My writing mentor and former professor George Sibley, of Mountain Gazette fame, used to have this saying about Crested Butte, “Someone is always arriving saying this is the greatest places they’ve ever found, and someone is always leaving saying the place is doomed.”
I think you could say something similar about Durango. We’re constantly being mentioned in those bullshit Outside magazine type stories: “Top 5 Places to Move to Right Now” or “Top 5 Undiscovered Mountain Towns.” The truth is, our town is gritty, with its share of problems, not unlike any other place. We are far from a utopia, as my man J.J. Anderson eloquently covered in his piece about homelessness last week.

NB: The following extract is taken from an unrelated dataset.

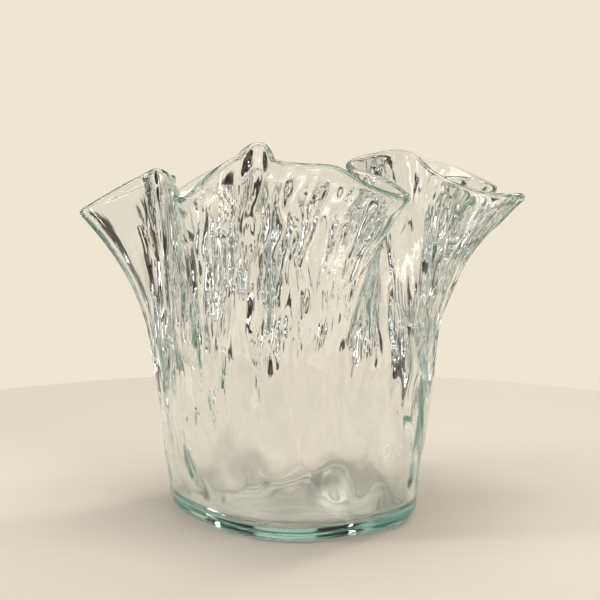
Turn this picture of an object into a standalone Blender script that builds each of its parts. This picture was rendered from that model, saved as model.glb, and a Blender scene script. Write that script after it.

We got problems, even 99 of them, but there’s something about this place that makes me feel like it’s the perfect place for an artist, for someone who thrives on creativity. There’s so much inspiration and beauty here it makes me wish I had an outlet for it – I wish I could sing, I wish I could dance, I wish I could sit by the mountains and paint their beauty. I’m not a religious man, but I am spiritual, and I know for sure we all are given certain gifts. I don’t know if writing is a gift, or if you just have to work hard at it. I just know it’s the only outlet I have to share with my community, and I know there’s no other place in the world I’d rather be than Durango, spending my days typing away in my cave with the hopes I might create something that means something to someone. And there’s no other place I’d rather go to a coffee shop and try to get work done when I’m tired of my home office, but then get distracted by my dear friend, Jennaye, who likes analyzing weird human traits as much as I do.
I’m giddy right now as I finish this, I’ve saved enough to take some time off to visit a chunk of heaven in Squamish, British Columbia, where the granite meets the sea, and I can live out of a tent for a couple weeks and wish life was always that satisfying and simple. Or, it will rain and I’ll be dreaming about Durango, and the upcoming Indian Creek season. You never know, but if you don’t go, you really never know.